What you will do | Copy exactly the lines from the one containing "Reconstruct the object" through the one containing "rim_inset = 4.4; // [4.4:0.1:5]", both included, and nothing else.

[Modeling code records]
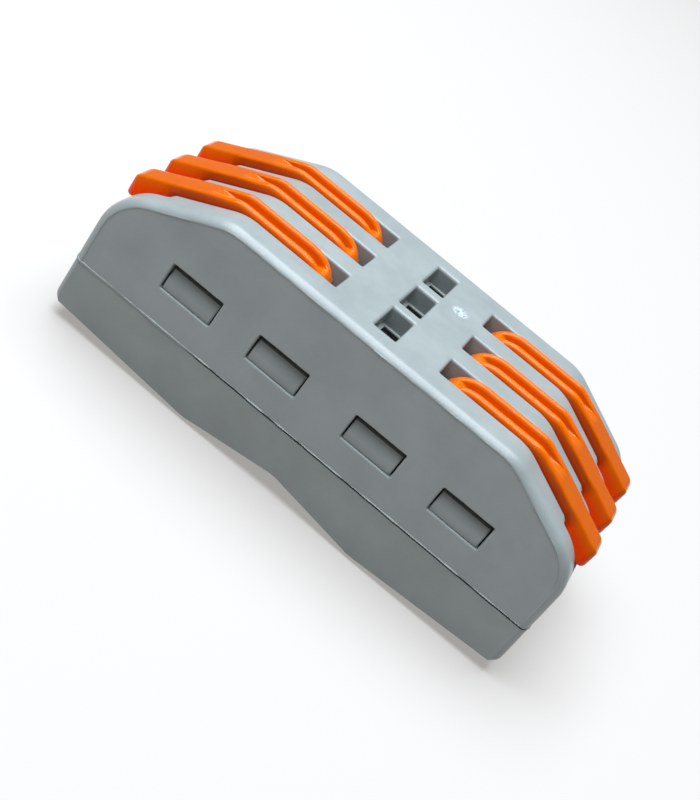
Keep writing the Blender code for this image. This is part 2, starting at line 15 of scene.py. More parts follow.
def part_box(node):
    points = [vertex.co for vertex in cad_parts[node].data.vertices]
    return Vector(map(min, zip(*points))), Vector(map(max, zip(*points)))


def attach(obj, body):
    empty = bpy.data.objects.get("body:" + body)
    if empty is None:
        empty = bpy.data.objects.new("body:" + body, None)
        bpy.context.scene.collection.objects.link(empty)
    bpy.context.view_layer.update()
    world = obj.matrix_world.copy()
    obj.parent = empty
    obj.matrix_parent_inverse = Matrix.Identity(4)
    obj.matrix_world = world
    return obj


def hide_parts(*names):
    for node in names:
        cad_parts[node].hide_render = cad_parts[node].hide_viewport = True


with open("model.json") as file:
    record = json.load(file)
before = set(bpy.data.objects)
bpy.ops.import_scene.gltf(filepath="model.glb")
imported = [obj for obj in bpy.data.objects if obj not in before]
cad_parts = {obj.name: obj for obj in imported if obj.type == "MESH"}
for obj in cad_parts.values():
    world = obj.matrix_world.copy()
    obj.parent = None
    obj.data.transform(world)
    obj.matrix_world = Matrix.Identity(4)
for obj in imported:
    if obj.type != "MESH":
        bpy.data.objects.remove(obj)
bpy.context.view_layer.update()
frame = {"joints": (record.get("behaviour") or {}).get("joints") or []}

TO_METRES = 0.001


def in_mm(vector):
    return Vector(vector) / TO_METRES


def node_box(node):
    low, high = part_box(node)
    return in_mm(low), in_mm(high)


JOINTS = {joint["name"]: joint for joint in frame["joints"]}
PIVOT = in_mm(JOINTS["lever_right_rear_hinge"]["pos_m"])
SPRING_PIVOT = in_mm(JOINTS["clamp_spring_right_rear_flex"]["pos_m"])
PITCH = PIVOT.y
PIVOT_X, PIVOT_Z = PIVOT.x, PIVOT.z
SPRING_X, SPRING_Z = SPRING_PIVOT.x, SPRING_PIVOT.z
POLE_YS = {"front": -PITCH, "middle": 0.0, "rear": PITCH}
END_SIGNS = {"left": -1, "right": 1}
HOUSING_LOW, HOUSING_HIGH = node_box("housing")
BAR_LOW, BAR_HIGH = node_box("current_bar_middle")

# Shell
END_GROWTH = 0.25  # how far the fine shell reaches past the CAD one at each end
HALF_LENGTH = HOUSING_HIGH.x + END_GROWTH
HALF_WIDTH = HOUSING_HIGH.y
TOP_Z = HOUSING_HIGH.z
SEAM_Z = HOUSING_LOW.z
SHOULDER_X = 12.0
SHOULDER_SLOPE = math.tan(math.radians(25.7))
SHOULDER_R = 4.0
END_CORNER_R = 4.0
EDGE_R = 0.95
EDGE_INSET = 0.38
END_EDGE_EXTRA = 0.35
PANEL_DROP = 0.03
BEAD = 0.035
# Rings from the rounded edge to the side panel: (further in, share of bead, share of drop)
PANEL_EDGE = ((0.03, 1.0, 0.0), (0.07, 1.0, 0.0), (0.11, 0.0, 1.0), (0.16, 0.0, 1.0))

# Flash on the seam
FLASH_OUT = 0.055
FLASH_TOP = 0.075
FLASH_HANG = 0.12
FLASH_CLOSED_X = -8.0
FLASH_FADE = 2.5

# Cover
SEAM_GAP = 0.14
COVER_TOP = SEAM_Z - SEAM_GAP
COVER_EDGE_SHARE = 0.35
RIDGE_X = 7.55
RIDGE_HALF_FLAT = 0.5
NOTCH_Z = 1.02
HEEL_Z = 0.75
HEEL_R = 0.7
RECESS_X = (4.0, 14.6)
RECESS_FLOOR = 2.2
RIB_HALF_X = 3.2
RIB_HALF_Y = 1.6
RIB_UNDER_BAR = 0.12

# Moulding gate
GATE_X = 2.6
GATE_Y = 3.0
GATE_R = 0.8

# Lever slots, about each pole
SLOT_HALF = 1.36
SLOT_INNER_X = 4.45
SLOT_RIM_R = 0.22
SLOT_CORNER_R = 0.14
SLOT_END_R = 0.2
SLOT_CLEARANCE = 0.25
TIP_SLOT_HALF = 2.05
TIP_SLOT_X = 16.9
STEP_CORNER_R = 0.32
POCKET_HALF = 1.95
POCKET_INNER_X = 3.6
POCKET_OUTER_X = 14.9
POCKET_CEILING = 12.2
POCKET_END_CEILING = 11.6
BEARING_R = 1.1

# Wire mouths
MOUTH_HALF = 2.1
MOUTH_TOP = 8.65
MOUTH_INNER_X = 15.45
MOUTH_CORNER_R = 0.7
MOUTH_RIM_R = 0.35
THROAT_HALF = 1.5
THROAT_TOP = 7.6

# Test wells between the two rows of levers
WELL_X = (-0.84, 0.94)
WELL_HALF_Y = 1.94
WELL_LEDGE = 12.5
WELL_CORNER_R = 0.12
WELL_RIM_R = 0.28
PROBE_X = (-0.55, 0.87)
PROBE_HALF_Y = 1.75
PROBE_CORNER_R = 0.08
PROBE_RIM_R = 0.08
CHAMBER_TOP = 12.36
CHAMBER_HALF = (2.4, 2.3)
BAR_CHANNEL_HALF = 1.8
BAR_CHANNEL_TOP = 8.1

# Snap windows, and the cover's arms behind them
WINDOW_XS = (4.14, 11.57)
WINDOW_HALF = 2.13
WINDOW_Z = (6.9, 9.0)
WINDOW_CORNER_R = 0.1
WINDOW_RIM_R = 0.15
CHANNEL_Y = (7.4, 8.45)
CHANNEL_TOP = 9.4
ARM_HALF = 2.02
ARM_Y = (7.55, 8.3)
ARM_TOP = 9.15
LUG_FOOT_Y = 9.04
LUG_CREST = (9.12, 7.55)
LUG_CREST_R = 1.6
LUG_TOP = (8.75, 8.53)
LUG_LOW_Z = 6.91

# Lever, about its pivot
ARM_HALF_WIDTH = 1.25
ARM_TOP_Z = 2.48
ARM_UNDER_Z = 0.7
ARM_BEND_X = 5.15
ARM_BEND_R = 2.5
ARM_THICKNESS = 1.5
ARM_SWELL = 0.2
ARM_SWELL_X = 2.6
LEVER_TIP_X = 12.42
TIP_START_X = 8.75
TIP_FLARE_X = 8.95
TIP_FLARE = 1.1
TIP_FOOT_HALF = 1.88
TIP_TOP_HALF = 1.08
TIP_ROUND = 0.65
TIP_BLUNT = 0.58
TIP_CREST_R = 0.2
TIP_CREST_FADE = 2.5
TIP_LEAN = 0.28
TIP_LEAN_FROM = 1.5
TIP_LEAN_FADE = 2.0
RIB_OUTER_R = 0.37
RIB_INNER_R = 0.31
UNDER_EDGE_R = 0.15
GROOVE_HALF = 0.55
GROOVE_FLOOR_R = 0.46
GROOVE_Z = 1.52
GROOVE_FADE = 0.8
GROOVE_END = 141.0
NOSE_END = 205.0
NOSE_STEP = 2.0
HUB_CORE_R = 1.35
TRUNNION_R = 1.0
TRUNNION_HALF = 1.8
OPEN_ANGLE = 95.0
SPRING_RATIO = 0.15
CAM_GAP = 0.13
CAM_START = 270.0 - OPEN_ANGLE * (1.0 + SPRING_RATIO)

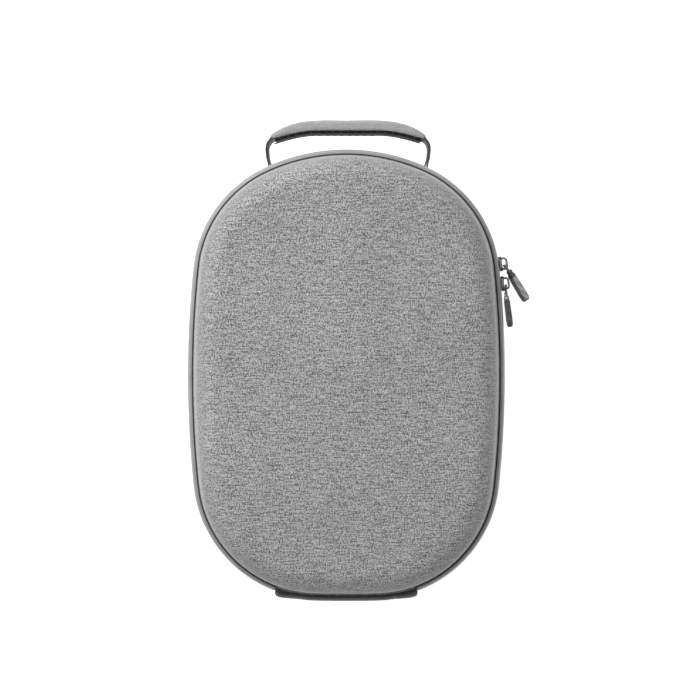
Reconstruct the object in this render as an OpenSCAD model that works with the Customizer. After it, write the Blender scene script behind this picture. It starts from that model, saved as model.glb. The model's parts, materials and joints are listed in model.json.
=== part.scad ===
// Headphone carrying case: two moulded shells joined by a coil zip, a fabric hinge strip and a carrying handle.
// The case lies on its back. +X is to the right, +Y points to the handle, +Z is out of the lid.
// The outline is a chain of tangent arcs that starts at the middle of the top and runs round the right side.

/* [Outline] */
// Radius of the arc across the top
top_r = 120.7; // [117:0.1:124]
// Angle that the top arc turns on each side of the middle
top_a = 24.8; // [23:0.1:26]
// Radius of each shoulder
shoulder_r = 77.3; // [74:0.1:80]
// Angle that each shoulder turns
shoulder_a = 59.3; // [58:0.1:60]
// Radius of each long side
side_r = 654; // [600:1:700]
// Angle that each long side turns
side_a = 11.9; // [11:0.1:12]
// Radius of each lower corner
corner_r = 78.4; // [76:0.1:80]
// Angle that the bottom arc turns on each side of the middle
bottom_a = 1.1; // [0.9:0.1:1.6]

/* [Shells] */
// Depth of the lid from the parting plane to its crown
lid_depth = 55; // [50:0.5:60]
// Depth of the base from the parting plane to its rest face
base_depth = 55; // [50:0.5:60]
// Distance of a shell's rim from the parting plane
rim_h = 9; // [9:0.1:10]
// How far a shell's rim stands inside the outline
rim_inset = 4.4; // [4.4:0.1:5]
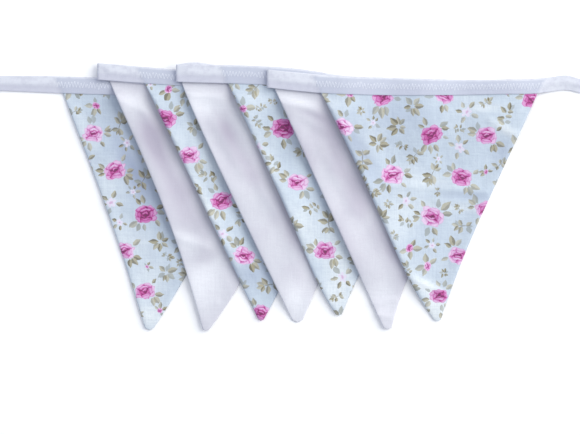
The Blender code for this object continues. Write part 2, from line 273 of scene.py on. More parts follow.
PAINTED_LIGHT_PATCHES = (
    PaintedLightPatch("pennant_1", -0.168, 0.055, 0.020, 0.010, -60, 0.35),
    PaintedLightPatch("pennant_1", -0.127, 0.020, 0.038, 0.010, -62, -0.95),
    PaintedLightPatch("pennant_1", -0.131, -0.035, 0.020, 0.015, 0, 0.35),
    PaintedLightPatch("pennant_1", -0.115, -0.066, 0.018, 0.014, 0, 0.45),
    PaintedLightPatch("pennant_1", -0.114, -0.098, 0.016, 0.012, 0, 0.85),
    PaintedLightPatch("pennant_2", -0.131, 0.077, 0.025, 0.010, -25, 0.60),
    PaintedLightPatch("pennant_2", -0.128, 0.036, 0.035, 0.006, -64, 0.65),
    PaintedLightPatch("pennant_2", -0.113, 0.051, 0.020, 0.008, -70, -0.90),
    PaintedLightPatch("pennant_2", -0.100, 0.020, 0.042, 0.009, -62, -0.70),
    PaintedLightPatch("pennant_2", -0.110, -0.015, 0.028, 0.006, -64, 0.40),
    PaintedLightPatch("pennant_2", -0.085, -0.036, 0.011, 0.007, -20, 0.75),
    PaintedLightPatch("pennant_2", -0.069, -0.049, 0.010, 0.006, 20, -0.60),
    PaintedLightPatch("pennant_2", -0.074, -0.072, 0.032, 0.020, 60, 0.80),
    PaintedLightPatch("pennant_3", -0.090, 0.026, 0.018, 0.008, -60, 0.55),
    PaintedLightPatch("pennant_3", -0.072, -0.006, 0.022, 0.007, -58, 0.90),
    PaintedLightPatch("pennant_3", -0.048, -0.035, 0.018, 0.007, -60, 0.15),
    PaintedLightPatch("pennant_3", -0.030, -0.062, 0.014, 0.012, 0, -0.50),
    PaintedLightPatch("pennant_4", -0.070, 0.077, 0.030, 0.013, -10, 0.75),
    PaintedLightPatch("pennant_4", -0.068, 0.042, 0.030, 0.007, -64, 0.50),
    PaintedLightPatch("pennant_4", -0.052, 0.055, 0.016, 0.006, -64, -0.95),
    PaintedLightPatch("pennant_4", -0.034, 0.058, 0.014, 0.006, -60, 0.60),
    PaintedLightPatch("pennant_4", -0.037, 0.026, 0.022, 0.006, -58, -0.60),
    PaintedLightPatch("pennant_4", -0.030, -0.002, 0.040, 0.009, -62, 0.20),
    PaintedLightPatch("pennant_4", -0.008, -0.005, 0.014, 0.005, -55, -0.35),
    PaintedLightPatch("pennant_4", 0.003, -0.034, 0.022, 0.006, -62, -0.30),
    PaintedLightPatch("pennant_4", 0.006, -0.086, 0.020, 0.015, 90, 0.80),
    PaintedLightPatch("pennant_5", -0.022, 0.030, 0.020, 0.009, -60, 0.55),
    PaintedLightPatch("pennant_5", 0.010, -0.018, 0.026, 0.010, -60, 0.35),
    PaintedLightPatch("pennant_5", 0.038, -0.048, 0.018, 0.014, -60, 0.60),
    PaintedLightPatch("pennant_5", 0.040, -0.078, 0.018, 0.013, 90, 0.80),
    PaintedLightPatch("pennant_6", 0.006, 0.078, 0.020, 0.006, -15, 0.80),
    PaintedLightPatch("pennant_6", 0.014, 0.069, 0.020, 0.004, -20, -0.50),
    PaintedLightPatch("pennant_6", 0.020, 0.040, 0.030, 0.007, -62, 0.20),
    PaintedLightPatch("pennant_6", 0.034, 0.052, 0.020, 0.007, -62, -0.55),
    PaintedLightPatch("pennant_6", 0.047, 0.016, 0.035, 0.009, -62, -0.60),
    PaintedLightPatch("pennant_6", 0.050, -0.022, 0.036, 0.009, -62, 0.35),
    PaintedLightPatch("pennant_6", 0.082, -0.043, 0.020, 0.007, -62, -0.50),
    PaintedLightPatch("pennant_6", 0.078, -0.088, 0.022, 0.015, 90, 0.70),
    PaintedLightPatch("pennant_7", 0.048, 0.052, 0.020, 0.008, -60, -0.45),
    PaintedLightPatch("pennant_7", 0.064, 0.026, 0.024, 0.009, -58, -0.40),
    PaintedLightPatch("pennant_7", 0.088, 0.068, 0.030, 0.014, 0, -0.35),
    PaintedLightPatch("pennant_7", 0.084, -0.012, 0.024, 0.010, -60, 0.05),
    PaintedLightPatch("pennant_7", 0.094, -0.040, 0.020, 0.008, -60, -0.05),
    PaintedLightPatch("pennant_7", 0.115, 0.012, 0.030, 0.007, -8, 0.40),
    PaintedLightPatch("pennant_7", 0.148, 0.001, 0.028, 0.005, -4, -0.45),
    PaintedLightPatch("pennant_7", 0.146, -0.008, 0.028, 0.004, -4, 0.50),
    PaintedLightPatch("pennant_7", 0.174, 0.036, 0.014, 0.010, -64, -0.40),
    PaintedLightPatch("pennant_7", 0.176, 0.055, 0.014, 0.004, -30, 0.80),
    PaintedLightPatch("pennant_7", 0.159, 0.073, 0.016, 0.004, 0, 0.60),
    PaintedLightPatch("pennant_7", 0.111, -0.073, 0.013, 0.005, -28, 1.00),
    PaintedLightPatch("pennant_7", 0.119, -0.094, 0.013, 0.011, 90, 1.20),
)

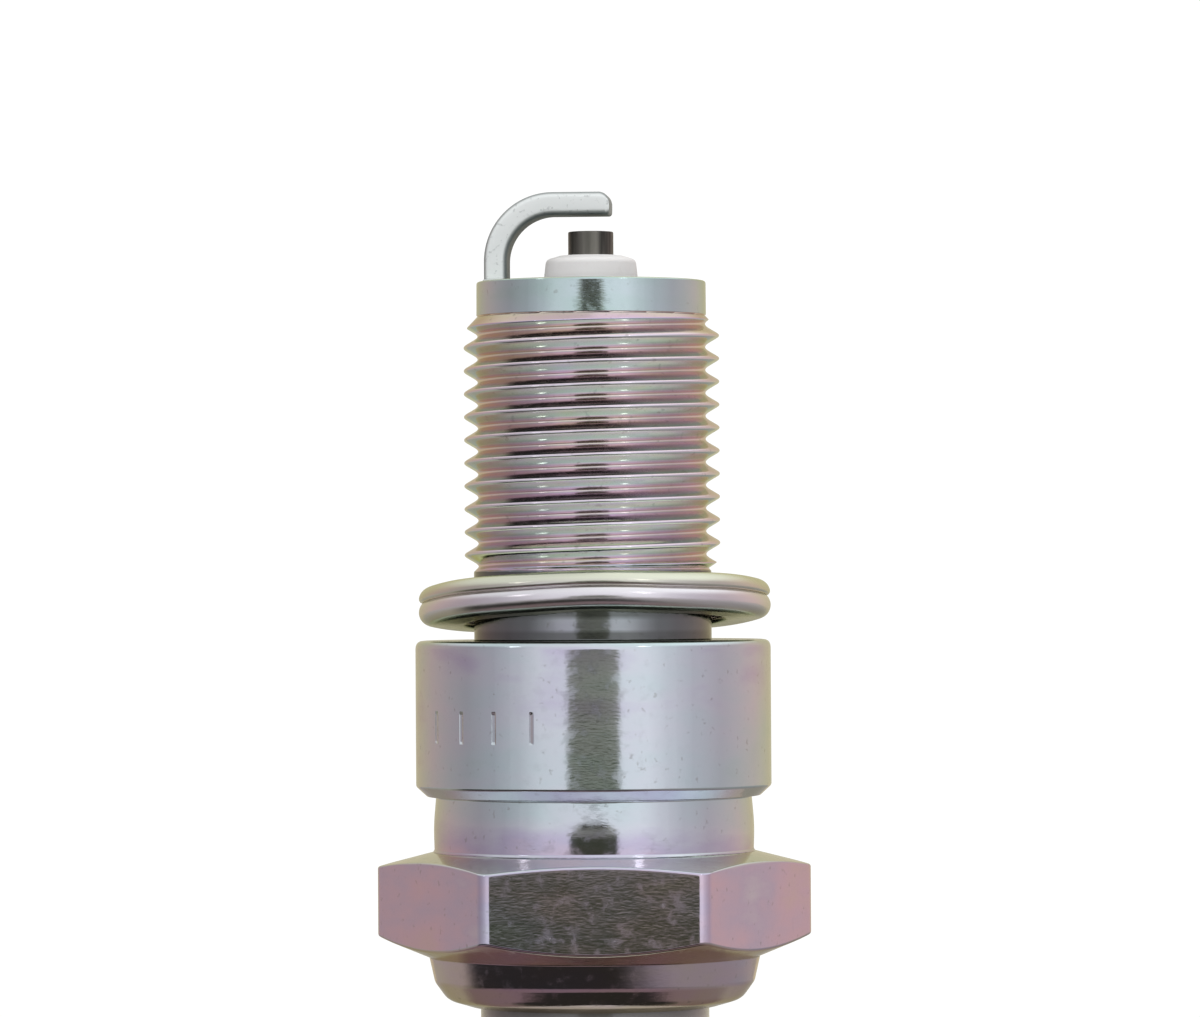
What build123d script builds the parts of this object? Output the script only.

Complete response |
Reconstruct the object in this render as an OpenSCAD model that works with the Customizer. After it, write the Blender scene script behind this picture. It starts from that model, saved as model.glb. The model's parts, materials and joints are listed in model.json.
=== part.scad ===
// Headphone carrying case: two moulded shells joined by a coil zip, a fabric hinge strip and a carrying handle.
// The case lies on its back. +X is to the right, +Y points to the handle, +Z is out of the lid.
// The outline is a chain of tangent arcs that starts at the middle of the top and runs round the right side.

/* [Outline] */
// Radius of the arc across the top
top_r = 120.7; // [117:0.1:124]
// Angle that the top arc turns on each side of the middle
top_a = 24.8; // [23:0.1:26]
// Radius of each shoulder
shoulder_r = 77.3; // [74:0.1:80]
// Angle that each shoulder turns
shoulder_a = 59.3; // [58:0.1:60]
// Radius of each long side
side_r = 654; // [600:1:700]
// Angle that each long side turns
side_a = 11.9; // [11:0.1:12]
// Radius of each lower corner
corner_r = 78.4; // [76:0.1:80]
// Angle that the bottom arc turns on each side of the middle
bottom_a = 1.1; // [0.9:0.1:1.6]

/* [Shells] */
// Depth of the lid from the parting plane to its crown
lid_depth = 55; // [50:0.5:60]
// Depth of the base from the parting plane to its rest face
base_depth = 55; // [50:0.5:60]
// Distance of a shell's rim from the parting plane
rim_h = 9; // [9:0.1:10]
// How far a shell's rim stands inside the outline
rim_inset = 4.4; // [4.4:0.1:5]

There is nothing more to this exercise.